In the past, powered sling material handling systems have been used to suspend and rotate P3 Orion aircraft wing boxes to provide access to the lower wing surface for maintenance and repair. During such an operation, engines, leading edge, and trailing edge assembly are removed from the wing assembly prior to lifting and rotating the wing box. In this regard, FIG. 1 illustrates a wing box portion 100 of a disassembled wing assembly suspended above a horizontal floor surface 103 and rotated into vertical position using a conventional powered sling material handling system. As shown in FIG. 1, leading and trailing edge assemblies have been removed from wing box 102, and an end cap fitting is attached to the root edge 106 of wing box 100 that includes two lifting horns 108a and 108b that create two support points 109a and 109b. The distance between lifting horns 108a and 108b may be adjustable. Removal of leading and trailing edge assemblies, and installation of the end cap fitting are performed while wing box 100 rests in an upright horizontal position upon a wing support tool (not shown).
Prior to lifting wing box 100 from its horizontal position on the wing support tool, a first continuous sling 120 is passed around the body 102 of wing box 100 and around spacers or standoff devices 114a and 114b at an outboard position toward the wing tip edge 110 of the wing box 100 so that it is in position to contact the leading edge of the wing box 100 at support point 112a and to contact the trailing edge of wing box 100 at support point 112b. A second continuous sling 122 is passed around lifting horns 108a and 108b of the end cap fitting. As illustrated by the dashed hash lines in FIG. 1, support points 112a and 112b and support points 109a and 109b together define a rotation axis area 107 that encloses the suspended center of gravity 130 of wing box 100, i.e., so that the suspended center of gravity 130 stays between continuous slings 120 and 122 at all positions during rotation operations. Furthermore, the position of the suspended center of gravity is at or near the axis of rotation 190 of wing box 100. The distance between support points 109a and 109b is equal to the distance between support points 112a and 112b, support point 109a is horizontally aligned with support point 112a, and support point 109b is horizontally aligned with support point 112b. This equidistant and horizontally aligned support point configuration allows continuous slings 120 and 122 to rotate wing box 100 in an even manner or 1:1 relationship (i.e., rotation speed of continuous sling 120 is the same as the rotation speed of continuous sling 122) without inducing excess torque on the wing box.

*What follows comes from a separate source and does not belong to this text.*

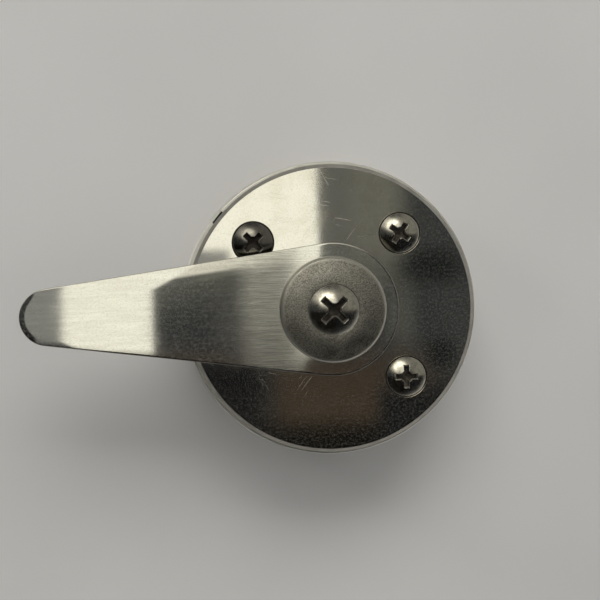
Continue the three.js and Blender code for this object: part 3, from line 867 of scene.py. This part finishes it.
def hub_washer():
    """The blasted washer: crowned towards a rounded rim, with a countersink for the centre screw."""
    seat = extent("centre_screw")[1] + 0.12 * MM
    hole = 2.65 * MM
    seat_depth = 2.7 * MM
    crown_from, crown_drop = 7.4 * MM, 0.69 * MM
    corners = [
        (hole, WASHER_BACK, 0.1 * MM),
        (WASHER_RADIUS, WASHER_BACK, 0.2 * MM),
        (WASHER_RADIUS, WASHER_FRONT - crown_drop, 0.9 * MM),
        (crown_from, WASHER_FRONT, 20.0 * MM),
        (seat, WASHER_FRONT, 0.10 * MM),
        (hole, WASHER_FRONT - seat_depth, 0.1 * MM),
    ]
    return smooth(turned("blasted_washer", rounded(corners, steps=8), sides=240))


def collar(name, inner, outer, back, front, fillet):
    """A plain ring with small fillets."""
    corners = [
        (inner, back, fillet),
        (outer, back, fillet),
        (outer, front, fillet),
        (inner, front, fillet),
    ]
    return smooth(turned(name, rounded(corners), sides=160))


# ---------------------------------------------------------------- the object

FRICTION_HOLE = 6.7 * MM
SPACER_HOLE = 6.55 * MM


def build_object():
    """Every visible piece on its body, and the CAD pieces inside in their metals."""
    drum = dress(housing(), FIXED, "housing", SATIN_STEEL)
    mark_drum(drum)
    dress(gasket(), FIXED, "cover_gasket", METALS["rubber"])
    plate = dress(cover_plate(), FIXED, "cover_plate", METALS["polished_steel"])
    mark_plate(plate)
    for number, node in enumerate(COVER_SCREWS):
        # The first cover screw gets the darker steel: a dull film with painted shade that dims its
        # highlight.
        steel = METALS["screw_steel"] if number else TARNISHED_AND_SHADED_STEEL
        dress(cover_screw(number), FIXED, node, steel)
    friction = collar(
        "friction_ring", FRICTION_HOLE, FRICTION_RADIUS, FRICTION_BACK, FRICTION_FRONT, 0.15 * MM
    )
    dress(friction, FIXED, "friction_washer", METALS["nylon"])
    spacer = collar("spacer_collar", SPACER_HOLE, SPACER_RADIUS, SPACER_BACK, SPACER_FRONT, 0.2 * MM)
    dress(spacer, TURNING, "lever_spacer", METALS["machined_steel"])
    bar = dress(lever(), TURNING, "lever", METALS["brushed_steel"])
    mark_lever(bar)
    dress(hub_washer(), TURNING, "hub_washer", METALS["blasted_steel"])
    dress(centre_screw(), TURNING, "centre_screw", METALS["screw_steel"])

    slot_of = {part["node"]: part["material_slot"] for part in frame["record"]["subparts"]}
    for node, piece in frame["nodes"].items():
        piece.data.materials.clear()
        piece.data.materials.append(METALS[slot_of[node]])


# ---------------------------------------------------------------- studio


def floor():
    """A wide sheet of pale matte paper."""
    half = 3.0
    light, dark = (0.70, 0.695, 0.68), (0.66, 0.655, 0.64)
    corners = [(-half, -half, 0), (half, -half, 0), (half, half, 0), (-half, half, 0)]
    sheet = mesh_piece("floor", corners, [(0, 1, 2, 3)])
    finish = Finish("paper")
    fibres = finish.speckle(0.9, detail=6.0)
    clouds = finish.speckle(0.012, detail=2.0)
    colour = finish.mix(finish.span(clouds, 0.3, 0.7), dark, light)
    relief = finish.bump(fibres, 0.01)
    sheet.data.materials.append(finish.surface(Base_Color=colour, Roughness=0.85, Normal=relief))


def soft_light(name, place, target, size, watts, colour, spread=180):
    """A soft box that lights the matte surfaces; the metal reflects the world instead."""
    data = bpy.data.lights.new(name, "AREA")
    data.shape = "RECTANGLE"
    data.size, data.size_y = size
    data.energy = watts
    data.spread = math.radians(spread)
    data.color = colour
    lamp = bpy.data.objects.new(name, data)
    bpy.context.scene.collection.objects.link(lamp)
    lamp.location = place
    lamp.rotation_euler = (Vector(target) - Vector(place)).to_track_quat("-Z", "Y").to_euler()
    lamp.visible_glossy = False
    lamp.visible_camera = False


class Sky(Finish):
    """The world's nodes. A place on the sky is a slope: how far a direction leans per unit of height."""

    def __init__(self):
        world = bpy.data.worlds.new("studio")
        world.use_nodes = True
        world.cycles.sampling_method = "NONE"
        bpy.context.scene.world = world
        self.tree = world.node_tree
        self.tree.nodes.clear()
        direction = self.add("ShaderNodeTexCoord").outputs["Generated"]
        self.x, self.y, self.z = self.add("ShaderNodeSeparateXYZ", {0: direction}).outputs
        horizon, offset = 0.02, 0.009
        height = self.math("MAXIMUM", self.z, horizon)
        self.lean_x = self.math("SUBTRACT", self.math("DIVIDE", self.x, height), offset)
        self.lean_y = self.math("ADD", self.math("DIVIDE", self.y, height), offset)
        self.painted = None

    def rises(self, value, edge, soft):
        """0 below an edge and 1 above it, over a soft width."""
        return self.span(value, edge - soft, edge + soft)

    def falls(self, value, edge, soft):
        """1 below an edge and 0 above it, over a soft width."""
        return self.span(value, edge - soft, edge + soft, 1.0, 0.0)

    def both(self, *shares):
        """Where all the shares are."""
        share = shares[0]
        for other in shares[1:]:
            share = self.math("MULTIPLY", share, other)
        return share

    def box_light(self, azimuth, half_width, low, high):
        """1 over a soft box low on the sky: an azimuth range in degrees, and a range of the height z."""
        way = math.radians(azimuth)
        across = self.math("MULTIPLY", self.y, math.sin(way))
        along = self.math("MULTIPLY_ADD", self.x, math.cos(way), across)
        flat = self.math("SQRT", self.math("SUBTRACT", 1.0, self.math("MULTIPLY", self.z, self.z)))
        edge = math.cos(math.radians(half_width))
        facing = self.span(self.math("DIVIDE", along, flat), edge - 0.06, edge + 0.04)
        return self.both(facing, self.rises(self.z, low, 0.05), self.falls(self.z, high, 0.10))

    def glow(self, at_x, at_y, reach_x, reach_y, core):
        """1 in the middle of an ellipse of slopes, out to its core, and 0 outside it."""
        across = self.math("DIVIDE", self.math("SUBTRACT", self.lean_x, at_x), reach_x)
        along = self.math("DIVIDE", self.math("SUBTRACT", self.lean_y, at_y), reach_y)
        away = self.math("MULTIPLY_ADD", across, across, self.math("MULTIPLY", along, along))
        return self.span(self.math("SQRT", away), core, 1.0, 1.0, 0.0)

    def paint(self, share, colour):
        """Lays a colour over what is painted so far."""
        self.painted = self.mix(share, self.painted, colour)


# What the metal reflects from above, as linear light.
OVERHEAD = (0.042, 0.045, 0.046)
EAST_ROOM = (0.26, 0.255, 0.22)
SOUTH_ROOM = (0.020, 0.014, 0.010)
GREY_CARD, NEAR_CARD = (0.170, 0.172, 0.147), (0.135, 0.138, 0.128)
DARK_SPOT, GREY_SPOT, SPOT_EDGE = (0.010, 0.012, 0.013), (0.035, 0.040, 0.042), (0.085, 0.088, 0.080)
WARM_WALL = (0.060, 0.045, 0.032)
SHADE, DEEP_SHADE, COLD_SHADE = (0.009, 0.009, 0.010), (0.006, 0.005, 0.004), (0.009, 0.010, 0.011)
WEST_CARD = (0.22, 0.225, 0.215)
HAZE, WINDOW = (0.34, 0.33, 0.29), (0.75, 0.73, 0.65)
KEY, FAR_CARD = (3.00, 2.90, 2.48), (0.95, 0.93, 0.82)
PANEL, PANEL_CORNER = (1.30, 1.30, 1.16), (0.30, 0.305, 0.295)


def ceiling(sky):
    """What the metal sees above it: a long bright panel, a soft key, and the dark around them."""
    east, north = sky.lean_x, sky.lean_y
    sky.painted = OVERHEAD
    sky.paint(sky.rises(east, 0.45, 0.30), EAST_ROOM)
    sky.paint(sky.falls(north, -0.25, 0.16), SOUTH_ROOM)

    # A grey card to the north, nearer and duller in the west, with a dark spot in its corner.
    card = sky.both(
        sky.rises(north, -0.008, 0.035), sky.falls(east, 0.135, 0.012), sky.rises(east, 0.0, 0.05)
    )
    sky.paint(card, GREY_CARD)
    sky.paint(sky.both(card, sky.falls(east, 0.095, 0.012)), NEAR_CARD)
    sky.paint(sky.glow(0.155, -0.002, 0.040, 0.022, 0.2), DARK_SPOT)
    sky.paint(sky.glow(0.150, -0.040, 0.016, 0.040, 0.2), GREY_SPOT)
    sky.paint(sky.glow(0.132, -0.040, 0.016, 0.040, 0.2), SPOT_EDGE)

    # To the south, a warm wall between stretches of shade.
    warm = sky.both(
        sky.falls(north, -0.068, 0.022), sky.rises(east, 0.03, 0.02), sky.falls(east, 0.155, 0.03)
    )
    sky.paint(warm, WARM_WALL)
    sky.paint(sky.both(sky.falls(north, -0.068, 0.008), sky.falls(east, 0.03, 0.02)), SHADE)
    sky.paint(sky.falls(north, -0.118, 0.012), DEEP_SHADE)
    sky.paint(sky.both(sky.falls(north, -0.090, 0.014), sky.rises(east, 0.112, 0.010)), COLD_SHADE)

    # A pale card to the west, a last dark spot, and the soft lights that the domes and rims catch.
    west = sky.both(
        sky.falls(east, 0.0, 0.01), sky.rises(east, -0.045, 0.02), sky.rises(north, -0.05, 0.02)
    )
    sky.paint(west, WEST_CARD)
    sky.paint(sky.glow(0.161, -0.068, 0.018, 0.020, 0.2), DARK_SPOT)
    sky.paint(sky.glow(-0.2, 0.75, 1.2, 0.66, 0.2), HAZE)
    sky.paint(sky.glow(-0.80, 0.85, 0.65, 0.60, 0.3), WINDOW)
    sky.paint(sky.glow(-0.28, 0.53, 0.48, 0.43, 0.55), KEY)
    far = sky.both(
        sky.rises(north, 0.112, 0.030), sky.falls(north, 0.50, 0.10),
        sky.rises(east, -0.45, 0.10), sky.falls(east, 0.175, 0.020),
    )
    sky.paint(far, FAR_CARD)

    # The bright panel. Its west edge bows inwards in the south and steps outwards in the north.
    south = sky.math("MINIMUM", sky.math("ADD", north, 0.02), 0.0)
    bowed = sky.math("MULTIPLY_ADD", sky.math("MULTIPLY", south, south), -8.0, east)
    stepped = sky.math("MULTIPLY_ADD", sky.rises(north, 0.014, 0.004), 0.03, bowed)
    panel = sky.both(
        sky.rises(stepped, -0.006, 0.0016), sky.falls(east, 0.0700, 0.0014),
        sky.rises(north, -0.066, 0.004), sky.falls(north, 0.45, 0.10),
    )
    sky.paint(panel, PANEL)
    corner = sky.both(
        sky.falls(east, 0.003, 0.004), sky.falls(north, 0.014, 0.004),
        sky.rises(east, -0.045, 0.02), sky.rises(north, -0.055, 0.015),
    )
    sky.paint(corner, PANEL_CORNER)
    return sky.painted


ROOM_DARK, ROOM_LIGHT = (0.115, 0.115, 0.115), (0.56, 0.556, 0.547)
WEST_WALL, EAST_WALL, UPPER_WALL = (0.22, 0.218, 0.21), (0.60, 0.595, 0.57), (0.15, 0.15, 0.145)
WEST_BOX, EAST_BOX = (0.80, 0.79, 0.75), (0.85, 0.84, 0.80)
BACKDROP = (0.56, 0.558, 0.55)


def studio_world():
    """A plain grey room for the light, a more varied one for the metal, and a pale backdrop."""
    sky = Sky()
    across = sky.math("MULTIPLY_ADD", sky.x, 0.75, sky.math("MULTIPLY", sky.y, 0.55))
    plain = sky.mix(sky.span(across, -0.8, 0.8), ROOM_DARK, ROOM_LIGHT)
    walls = sky.mix(sky.span(sky.x, -0.9, 0.9), WEST_WALL, EAST_WALL)
    walls = sky.mix(sky.span(sky.z, 0.05, 0.50), walls, UPPER_WALL)
    walls = sky.mix(sky.box_light(135, 26, 0.30, 0.62), walls, WEST_BOX)
    walls = sky.mix(sky.box_light(315, 30, 0.14, 0.36), walls, EAST_BOX)
    reflected = sky.mix(sky.span(sky.z, 0.36, 0.56), walls, ceiling(sky))
    rays = sky.add("ShaderNodeLightPath").outputs
    lit = sky.mix(rays["Is Glossy Ray"], plain, reflected)
    seen = sky.mix(rays["Is Camera Ray"], lit, BACKDROP)
    background = sky.add("ShaderNodeBackground", {"Color": seen})
    sky.add("ShaderNodeOutputWorld", {"Surface": background.outputs[0]})


def camera():
    """The lens nearly above the plate, a little towards the lever and the far side."""
    distance = 300 * MM
    lean = Vector((-0.0873, 0.0409, 1.0))
    aim = Vector((-7.00 * MM, 2.11 * MM, PLATE_FACE))
    width_at_plate = 135.4 * MM
    roll = math.radians(1.4)
    data = bpy.data.cameras.new("camera")
    lens = bpy.data.objects.new("camera", data)
    bpy.context.scene.collection.objects.link(lens)
    eye = Vector((0, 0, PLATE_FACE)) + distance * lean
    lens.location = eye
    back = (eye - aim).normalized()
    up = Vector((math.sin(roll), math.cos(roll), 0))
    right = up.cross(back).normalized()
    up = back.cross(right)
    lens.rotation_mode = "QUATERNION"
    lens.rotation_quaternion = Matrix((right, up, back)).transposed().to_quaternion()
    data.sensor_width = 36.0
    data.lens = data.sensor_width * (eye - aim).length / width_at_plate
    data.clip_start, data.clip_end = 0.01, 20.0
    bpy.context.scene.camera = lens


def studio():
    """The floor, the world, a soft key from the north, a faint low side light, and the lens."""
    floor()
    studio_world()
    soft_light(
        "key", place=(0.05, 1.30, 1.00), target=(0, 0, 0), size=(1.5, 0.8),
        watts=15.5, colour=(1.0, 0.98, 0.94),
    )
    soft_light(
        "side", place=(-0.82, 0.57, 0.05), target=(0, 0, 0.015), size=(0.36, 0.08),
        watts=0.22, colour=(1.0, 0.98, 0.92), spread=24,
    )
    camera()
    bpy.context.scene.view_settings.view_transform = "Standard"


build_object()
studio()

As shown in FIG. 1, continuous slings 120 and 122 are passed around rotating drums 140 and 142 of lifting device 150 that is supported at pick point 170, e.g., by hoist. Lifting device 150 is then raised at pick point 170 in the direction of arrow 172 to lift wing box 100, still in horizontal position, from the wing support tool. Once clear of the wing box 100, now supported by continuous slings 120 and 122, is rotated by simultaneously turning rotating drums 140 and 142 of lifting device 150, e.g., as illustrated by arrows 174 and 176 to rotate leading edge of wing box 100 downward while maintaining wing box 100 in a position parallel to horizontal floor surface 103. In this manner wing box 100 may be rotated in the direction of arrow 160 through a vertical position (shown in FIG. 1) to a horizontal upside down position, i.e., so that its lower surface faces upward. Pick point 170 may be variably positioned relative to horizontal beam 151 of lifting device 150 as shown by arrows 171, i.e., so that pick point 170 may be vertically aligned with suspended center of gravity 130 as shown. This is necessary where center of gravity of beam 151 is not horizontally aligned with suspended center of gravity 130, and may be accomplished by lifting wing box 100 by a distance of about 1″ above the wing support tool and then rebalancing the suspended load by repositioning pick point 170.
Although the above-described wing rotation method using powered sling material handling systems has simplified the process of lifting and rotation of aircraft wing box portions of disassembled wing assemblies, both the moving and stationary components of the trailing edge assembly of a P3 Orion aircraft wing assembly (including stationary flap and aileron sections) are removed from the wing box prior to lifting and rotation to ensure that the suspended center of gravity of the wing box is enclosed within an area defined between the support points and lifting horns and is near the axis of rotation of the wing assembly. Otherwise, the wing box may become unstable during the lifting and/or rotation process, and/or excessive torque may be required to rotate the wing box. Removal of the entire trailing edge assembly (i.e., moving and stationary components) is a time consuming and labor intensive operation (e.g., requiring 680 man-hours of time).